In those volunteering hours I give myself freely, completely and knowing that not one single refugee will ever know me, who I am, what I did. What I do has no glamour, no back patting - in fact its kind of an empty feeling when you never really actually see the results of the work you do. But I know. I know so so much how it feels to be given a bag full of food by a total stranger, that was collected and donated by others. Sorted, then selected and given to me, to feed MY family. That feeling alone is enough to have driven a whole year of planning, growing, developing a continuous flow of aid.
So, I push, promote, beg, borrow, share all day long to try to give to others, who will never know me, because I can. I can and I will, and no amount of barriers will stop me because I run the 'fuck you' gauntlet. Tell me I can't - and 'fuck you' I'll do it. 

Despite this, and my absolute heart of gold, and dedication, my reflecting brought tears. Tears of deep sadness and a heartfelt empty lack of understanding of just one thing .... volunteer bullying.
Volunteer bullying is actually the most significant thing I personally flashback to in the last year. I battle it daily to still help those who need it. I battle it so well that most people don't even know I do it. But actually - Happy Calaisversary - I actually don't need to hide behind anything/anyone because actually, I do good. 

For the life of me I can't get my head around why people who claim to want to help others, can spend so long trying to destroy others, undermining each others projects, back stabbing, sabotaging and causing deliberate harm - just because they don't entirely agree with your exact way of working or because they changed their mind after donating something, or because they broke a deal they didn't understand. 

Frienemies - those who pretend to be your friend to gather intel and undermine. A word I learned in this field of work. 

My way of working works for me. I don't ask anyone to accept it, I just get on with it - like a machine. It produces results not friends. You don't have to work with me - but you certainly don't need to try and stop me. If it's not to your liking, then set up your own project and leave mine alone. I deliver results whether you like it or not. I don't need anyone's approval to achieve this.
I was bullied and bitched about so hard by some Calais volunteers that I actually stopped going. I was told by one of the largest organizations there that if I helped another organization that they would have to sever ties with me. I saved them the trouble. I refuse to be pulled into aid blocking games because of personality clashes. I send aid to BOTH warehouses and will continue to do so.
Volunteer politics is bullshit. I won't play.  
I cut most of my personal ties and interaction. Diverted my focus onto the bigger picture. I then followed the physical route back to front myself to see a refugee journey. To see really if I could do something more.  It helped and I do. 

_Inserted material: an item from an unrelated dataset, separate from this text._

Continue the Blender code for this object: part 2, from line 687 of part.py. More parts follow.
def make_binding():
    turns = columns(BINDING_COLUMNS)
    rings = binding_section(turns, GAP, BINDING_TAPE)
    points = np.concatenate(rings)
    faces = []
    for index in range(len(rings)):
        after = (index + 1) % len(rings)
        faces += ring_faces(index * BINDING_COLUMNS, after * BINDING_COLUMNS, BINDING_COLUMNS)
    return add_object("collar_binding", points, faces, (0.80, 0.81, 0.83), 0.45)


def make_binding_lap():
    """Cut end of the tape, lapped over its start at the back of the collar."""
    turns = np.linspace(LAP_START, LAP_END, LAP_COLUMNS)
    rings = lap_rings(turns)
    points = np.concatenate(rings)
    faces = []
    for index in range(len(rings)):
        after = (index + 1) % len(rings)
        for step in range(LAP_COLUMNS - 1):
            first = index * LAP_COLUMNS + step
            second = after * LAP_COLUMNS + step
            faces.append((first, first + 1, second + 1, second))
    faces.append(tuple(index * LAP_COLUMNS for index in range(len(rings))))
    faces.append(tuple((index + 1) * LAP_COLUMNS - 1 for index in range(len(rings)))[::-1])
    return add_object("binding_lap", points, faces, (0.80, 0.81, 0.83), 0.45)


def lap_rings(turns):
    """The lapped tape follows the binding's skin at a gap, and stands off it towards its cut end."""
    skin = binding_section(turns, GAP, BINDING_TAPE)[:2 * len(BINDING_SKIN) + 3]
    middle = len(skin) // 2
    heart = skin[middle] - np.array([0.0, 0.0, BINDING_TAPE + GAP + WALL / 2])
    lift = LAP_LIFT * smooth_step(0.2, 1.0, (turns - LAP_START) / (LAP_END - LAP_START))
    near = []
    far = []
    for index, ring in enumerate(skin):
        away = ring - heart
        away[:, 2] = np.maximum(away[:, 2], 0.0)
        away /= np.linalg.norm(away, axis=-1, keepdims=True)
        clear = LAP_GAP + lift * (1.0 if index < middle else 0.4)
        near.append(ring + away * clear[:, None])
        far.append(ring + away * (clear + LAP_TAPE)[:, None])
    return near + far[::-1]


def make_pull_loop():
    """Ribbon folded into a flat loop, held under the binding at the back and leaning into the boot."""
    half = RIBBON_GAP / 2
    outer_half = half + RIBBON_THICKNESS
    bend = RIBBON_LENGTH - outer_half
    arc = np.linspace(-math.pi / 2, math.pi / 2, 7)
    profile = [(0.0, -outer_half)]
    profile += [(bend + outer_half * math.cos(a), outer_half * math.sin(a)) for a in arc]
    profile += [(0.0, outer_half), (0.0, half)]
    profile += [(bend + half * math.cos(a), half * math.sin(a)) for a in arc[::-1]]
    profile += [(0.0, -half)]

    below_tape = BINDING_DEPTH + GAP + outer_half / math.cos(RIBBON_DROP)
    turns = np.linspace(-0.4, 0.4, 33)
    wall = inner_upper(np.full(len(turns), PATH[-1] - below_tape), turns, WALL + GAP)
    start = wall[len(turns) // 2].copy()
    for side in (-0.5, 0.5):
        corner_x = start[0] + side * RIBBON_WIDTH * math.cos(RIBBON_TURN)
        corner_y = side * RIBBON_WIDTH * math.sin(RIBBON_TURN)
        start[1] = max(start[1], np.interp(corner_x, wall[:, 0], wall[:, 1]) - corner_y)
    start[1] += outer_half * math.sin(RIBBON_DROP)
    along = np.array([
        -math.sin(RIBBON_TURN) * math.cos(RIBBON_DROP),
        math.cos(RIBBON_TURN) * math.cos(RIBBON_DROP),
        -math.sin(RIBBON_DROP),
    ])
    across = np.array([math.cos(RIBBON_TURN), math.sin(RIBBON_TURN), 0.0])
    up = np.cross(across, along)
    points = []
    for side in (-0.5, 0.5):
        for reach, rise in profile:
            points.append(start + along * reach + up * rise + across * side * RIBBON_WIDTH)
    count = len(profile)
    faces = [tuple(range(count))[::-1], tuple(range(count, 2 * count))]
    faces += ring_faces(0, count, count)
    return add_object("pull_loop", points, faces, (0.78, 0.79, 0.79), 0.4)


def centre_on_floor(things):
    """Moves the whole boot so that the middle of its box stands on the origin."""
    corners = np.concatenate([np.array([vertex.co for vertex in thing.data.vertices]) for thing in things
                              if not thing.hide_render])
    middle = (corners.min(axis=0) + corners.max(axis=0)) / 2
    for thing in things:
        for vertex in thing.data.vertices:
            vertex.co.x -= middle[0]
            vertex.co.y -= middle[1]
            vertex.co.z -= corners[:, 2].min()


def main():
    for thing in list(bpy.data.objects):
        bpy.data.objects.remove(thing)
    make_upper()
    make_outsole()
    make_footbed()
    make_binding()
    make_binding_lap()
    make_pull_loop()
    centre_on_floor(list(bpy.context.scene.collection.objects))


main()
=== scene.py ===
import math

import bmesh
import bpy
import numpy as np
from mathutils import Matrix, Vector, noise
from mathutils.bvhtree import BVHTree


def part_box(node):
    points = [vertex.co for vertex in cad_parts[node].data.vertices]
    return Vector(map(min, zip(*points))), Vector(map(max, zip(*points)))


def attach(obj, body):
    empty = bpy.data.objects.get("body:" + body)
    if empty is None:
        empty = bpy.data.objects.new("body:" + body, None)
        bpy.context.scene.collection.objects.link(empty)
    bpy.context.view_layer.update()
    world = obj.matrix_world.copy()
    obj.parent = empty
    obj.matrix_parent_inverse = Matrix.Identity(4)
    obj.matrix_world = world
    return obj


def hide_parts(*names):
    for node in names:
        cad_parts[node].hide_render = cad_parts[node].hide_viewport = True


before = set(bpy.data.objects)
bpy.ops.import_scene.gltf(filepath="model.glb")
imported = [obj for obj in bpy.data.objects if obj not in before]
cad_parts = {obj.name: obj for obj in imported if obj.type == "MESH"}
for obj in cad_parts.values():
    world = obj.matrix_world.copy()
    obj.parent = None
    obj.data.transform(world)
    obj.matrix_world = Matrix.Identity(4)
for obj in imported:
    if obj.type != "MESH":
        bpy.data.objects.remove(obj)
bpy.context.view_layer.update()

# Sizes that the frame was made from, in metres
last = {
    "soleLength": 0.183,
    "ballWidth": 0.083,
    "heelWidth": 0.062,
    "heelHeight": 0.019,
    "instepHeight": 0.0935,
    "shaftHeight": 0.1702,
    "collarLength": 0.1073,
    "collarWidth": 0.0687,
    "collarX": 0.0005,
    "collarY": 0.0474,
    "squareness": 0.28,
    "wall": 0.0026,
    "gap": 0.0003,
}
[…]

I went underground in Calais to avoid the judgement. I now send aid incognito. Why am I telling you? Well it goes back to the gauntlet - 'fuck you'. It's NOT about volunteers, it's about the people we help. I help because I want to help, not because of what a anyone says to me.

When people collect aid from my warehouse for Calais - I actually make them promise not to say where it came from. In reality it doesn't matter where it came from. I don't need the thanks - they need the aid, so I just get on with it. I had a dream that I could make a long term difference by actually creating a not for profit business that was supported by the refugee crisis that would feed back into the refugee crisis. 

I set up a project where I could turn returned rejected aid into useful aid and have so far managed to turn 5 returned 40ft lorries of bad aid into 4 x 40ft containers of good aid, and thousands of pounds of other aid. Sadly, because of misunderstandings and lack of basic communication, I almost lost everything when one organization pulled the plug because they didn't get it ..... however my strength and determination to overcome volunteer issues means I continue to send aid and let people think what they like. 

Where am I now, one year on? Stronger, more determined, caring less and less about what people think about me, and more and more about how to deliver as much aid as I can possibly facilitate. I frequently step in and support other volunteers who experience bullying and help them to learn a way around it to continue to deliver what aid they can. 

A year of delete and block on facebook was the equivalent to not watching the drivel and poison from live TV. I actually was able a few weeks ago to unblock them all - because I'm finally free.

 I have watched a great many highly intelligent, awesome, passionate and driven people get shot down now, and accept that its never going to go away, and the only way through it is to not see it anymore. I hope that by my honesty - that they will gain strength, knowing that if someone else came out the other side - they can too. I'm proud of what I do. I love my work. I don't need approval. I don't need thanks. What I actually want is peace and freedom to just get on with it ..... I made my own peace.